The complaint alleged that the Philadelphia County doctor and hospital staff failed to timely transmit the report to the Berks County providers. Thus, the infant plaintiff’s treatment was delayed, causing him harm.
The complaint did not dispute that the Philadelphia doctor made a proper diagnosis and devised a suitable treatment plan calling for the immediate transfer of the infant plaintiff to her care. Instead, it alleged that the Philadelphia doctor failed to furnish these services to the infant as quickly as was indicated because of the negligent failure of her and her staff to timely put the plan into effect. Plaintiffs asserted that the alleged failure of the Philadelphia doctor and the staff of the Philadelphia hospital to timely implement the treatment plan for the infant plaintiff in Philadelphia County constituted medical malpractice in Philadelphia. Plaintiffs sought venue in Philadelphia County.
The defendants argued that the plaintiffs failed to raise any allegations of professional negligence stemming from medical care provided to the child in Philadelphia County.
The trial court agreed, and transferred the case from Philadelphia County to Berks County. The trial judge found that the transmission of the doctor’s impressions, diagnoses, and treatment plan did not constitute “health care services” under the MCARE Act. Thus, the trial court found that the failure to timely transmit the results was purely ministerial and did not constitute medical malpractice.

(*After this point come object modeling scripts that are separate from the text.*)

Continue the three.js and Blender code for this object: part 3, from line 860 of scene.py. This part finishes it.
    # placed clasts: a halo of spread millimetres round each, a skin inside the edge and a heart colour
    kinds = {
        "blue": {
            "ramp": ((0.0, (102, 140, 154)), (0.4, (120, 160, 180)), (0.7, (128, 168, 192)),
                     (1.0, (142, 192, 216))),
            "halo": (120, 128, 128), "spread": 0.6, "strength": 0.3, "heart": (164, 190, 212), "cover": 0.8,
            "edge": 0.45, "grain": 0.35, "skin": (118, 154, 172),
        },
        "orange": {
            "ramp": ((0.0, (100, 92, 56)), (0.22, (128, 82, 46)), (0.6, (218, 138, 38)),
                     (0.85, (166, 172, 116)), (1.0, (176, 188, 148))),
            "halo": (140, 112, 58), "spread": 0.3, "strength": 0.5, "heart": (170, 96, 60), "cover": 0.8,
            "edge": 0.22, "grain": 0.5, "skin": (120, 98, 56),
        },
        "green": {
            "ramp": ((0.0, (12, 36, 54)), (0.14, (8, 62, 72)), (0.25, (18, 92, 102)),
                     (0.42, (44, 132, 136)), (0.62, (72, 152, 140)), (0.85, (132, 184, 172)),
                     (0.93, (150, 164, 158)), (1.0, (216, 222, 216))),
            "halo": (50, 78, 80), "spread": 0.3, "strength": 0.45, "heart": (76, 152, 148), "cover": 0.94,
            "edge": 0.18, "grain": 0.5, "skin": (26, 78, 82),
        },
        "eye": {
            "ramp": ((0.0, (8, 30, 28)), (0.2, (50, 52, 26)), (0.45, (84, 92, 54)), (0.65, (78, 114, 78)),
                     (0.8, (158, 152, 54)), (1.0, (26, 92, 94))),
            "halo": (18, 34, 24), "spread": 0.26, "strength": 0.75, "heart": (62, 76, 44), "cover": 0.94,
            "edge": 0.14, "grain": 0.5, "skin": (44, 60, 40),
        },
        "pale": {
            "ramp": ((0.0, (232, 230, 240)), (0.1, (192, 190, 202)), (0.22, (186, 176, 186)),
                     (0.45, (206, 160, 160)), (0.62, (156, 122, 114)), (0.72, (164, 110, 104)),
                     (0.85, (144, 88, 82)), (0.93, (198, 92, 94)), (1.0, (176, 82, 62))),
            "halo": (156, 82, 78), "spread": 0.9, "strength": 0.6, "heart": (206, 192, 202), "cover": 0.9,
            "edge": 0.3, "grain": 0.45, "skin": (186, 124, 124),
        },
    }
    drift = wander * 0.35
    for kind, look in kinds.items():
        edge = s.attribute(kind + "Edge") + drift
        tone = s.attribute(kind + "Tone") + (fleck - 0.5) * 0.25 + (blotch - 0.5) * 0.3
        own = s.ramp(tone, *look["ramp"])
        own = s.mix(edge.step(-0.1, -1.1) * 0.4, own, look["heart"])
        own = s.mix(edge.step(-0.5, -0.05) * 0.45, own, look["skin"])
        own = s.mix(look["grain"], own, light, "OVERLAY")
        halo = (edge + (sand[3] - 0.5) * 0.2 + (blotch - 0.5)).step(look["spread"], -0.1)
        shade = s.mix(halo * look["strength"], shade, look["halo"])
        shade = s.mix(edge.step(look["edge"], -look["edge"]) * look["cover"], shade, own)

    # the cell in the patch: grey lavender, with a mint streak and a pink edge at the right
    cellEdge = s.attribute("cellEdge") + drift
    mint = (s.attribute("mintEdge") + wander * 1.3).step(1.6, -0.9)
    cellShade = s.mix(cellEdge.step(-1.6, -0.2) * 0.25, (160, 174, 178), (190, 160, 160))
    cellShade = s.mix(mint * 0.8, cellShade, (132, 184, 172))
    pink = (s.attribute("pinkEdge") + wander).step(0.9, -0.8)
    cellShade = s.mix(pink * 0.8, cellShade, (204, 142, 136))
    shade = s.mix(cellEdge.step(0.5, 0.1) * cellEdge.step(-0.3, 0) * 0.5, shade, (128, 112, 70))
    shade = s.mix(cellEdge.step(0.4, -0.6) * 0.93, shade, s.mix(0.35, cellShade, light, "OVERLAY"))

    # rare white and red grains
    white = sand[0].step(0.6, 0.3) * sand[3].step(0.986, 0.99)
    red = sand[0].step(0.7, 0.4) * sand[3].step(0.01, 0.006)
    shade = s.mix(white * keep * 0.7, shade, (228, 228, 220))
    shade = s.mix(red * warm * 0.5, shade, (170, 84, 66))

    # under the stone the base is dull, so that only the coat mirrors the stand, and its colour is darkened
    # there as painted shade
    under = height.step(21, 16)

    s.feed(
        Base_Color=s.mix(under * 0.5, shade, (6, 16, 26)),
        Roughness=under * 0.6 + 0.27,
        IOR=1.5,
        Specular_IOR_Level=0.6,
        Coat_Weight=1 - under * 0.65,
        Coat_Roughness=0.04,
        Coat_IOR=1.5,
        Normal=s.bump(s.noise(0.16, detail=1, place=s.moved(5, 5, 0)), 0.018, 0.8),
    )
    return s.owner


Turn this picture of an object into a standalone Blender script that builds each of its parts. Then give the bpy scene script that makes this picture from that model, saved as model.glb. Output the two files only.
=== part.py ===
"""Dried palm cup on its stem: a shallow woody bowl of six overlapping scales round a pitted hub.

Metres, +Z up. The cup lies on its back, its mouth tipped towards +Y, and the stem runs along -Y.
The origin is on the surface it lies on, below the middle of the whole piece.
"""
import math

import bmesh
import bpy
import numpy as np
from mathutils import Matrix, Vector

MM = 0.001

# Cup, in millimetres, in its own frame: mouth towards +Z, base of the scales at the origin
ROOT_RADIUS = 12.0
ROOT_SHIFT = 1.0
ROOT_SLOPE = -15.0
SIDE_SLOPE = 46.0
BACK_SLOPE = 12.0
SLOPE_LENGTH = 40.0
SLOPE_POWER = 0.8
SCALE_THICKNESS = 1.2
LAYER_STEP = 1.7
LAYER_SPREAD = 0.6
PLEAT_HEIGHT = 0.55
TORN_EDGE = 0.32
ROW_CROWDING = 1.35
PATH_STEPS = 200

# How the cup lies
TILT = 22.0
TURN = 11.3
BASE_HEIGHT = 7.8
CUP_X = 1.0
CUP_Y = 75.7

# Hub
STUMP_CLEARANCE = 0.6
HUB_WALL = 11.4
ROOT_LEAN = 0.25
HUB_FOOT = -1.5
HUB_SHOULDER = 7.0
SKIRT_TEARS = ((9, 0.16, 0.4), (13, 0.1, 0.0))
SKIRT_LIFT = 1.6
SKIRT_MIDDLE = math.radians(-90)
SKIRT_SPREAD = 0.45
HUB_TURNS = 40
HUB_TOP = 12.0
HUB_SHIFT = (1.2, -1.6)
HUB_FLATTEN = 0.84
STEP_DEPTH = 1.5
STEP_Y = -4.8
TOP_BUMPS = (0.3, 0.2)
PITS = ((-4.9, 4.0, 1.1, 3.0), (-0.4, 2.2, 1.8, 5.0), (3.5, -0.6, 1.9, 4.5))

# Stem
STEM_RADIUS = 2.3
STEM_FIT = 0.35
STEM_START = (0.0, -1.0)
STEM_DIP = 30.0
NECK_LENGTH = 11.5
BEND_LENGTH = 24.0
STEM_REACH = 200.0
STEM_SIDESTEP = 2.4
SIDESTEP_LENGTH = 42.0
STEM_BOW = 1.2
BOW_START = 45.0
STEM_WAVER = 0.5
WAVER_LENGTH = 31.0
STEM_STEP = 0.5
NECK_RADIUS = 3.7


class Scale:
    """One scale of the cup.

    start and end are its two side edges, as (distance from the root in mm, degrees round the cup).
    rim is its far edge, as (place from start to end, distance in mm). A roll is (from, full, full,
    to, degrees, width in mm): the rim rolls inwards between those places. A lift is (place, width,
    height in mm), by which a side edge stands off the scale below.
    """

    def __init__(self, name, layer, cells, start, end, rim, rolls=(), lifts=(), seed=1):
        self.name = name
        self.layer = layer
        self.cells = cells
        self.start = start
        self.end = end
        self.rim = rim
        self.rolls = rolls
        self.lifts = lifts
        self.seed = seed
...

The Superior Court reversed and sent the case back to Philadelphia County, concluding that the delay in putting the Philadelphia doctor’s treatment plan into effect amounted to negligent provision of health care services that caused harm to the infant. This negligence was not ministerial or clerical. The alleged errors of the Philadelphia doctor and staff caused delay in care to the infant plaintiff and constituted medical malpractice in Philadelphia.
In a medical malpractice claim, the cause of action arises where the alleged negligent acts occurred, not where the injury occurred. In this matter, the Superior Court found that Philadelphia County was where the health care services were provided and thus where the alleged malpractice occurred. As explained in the concurring opinion, the review and interpretation of the Berks County echocardiogram took place in Philadelphia County, the diagnosis and recommended course of action was rendered by a doctor in Philadelphia County, and the doctor in Philadelphia failed to transmit the results in a timely fashion. Thus, venue is proper in Philadelphia.
The Superior Court vacated the order transferring venue to Berks County and reinstated venue in Philadelphia County.
This is an important decision in an age where medical decisions are frequently being made virtually. It is not at all uncommon to have a study or test done at one facility, reviewed and interpreted by a doctor located somewhere else.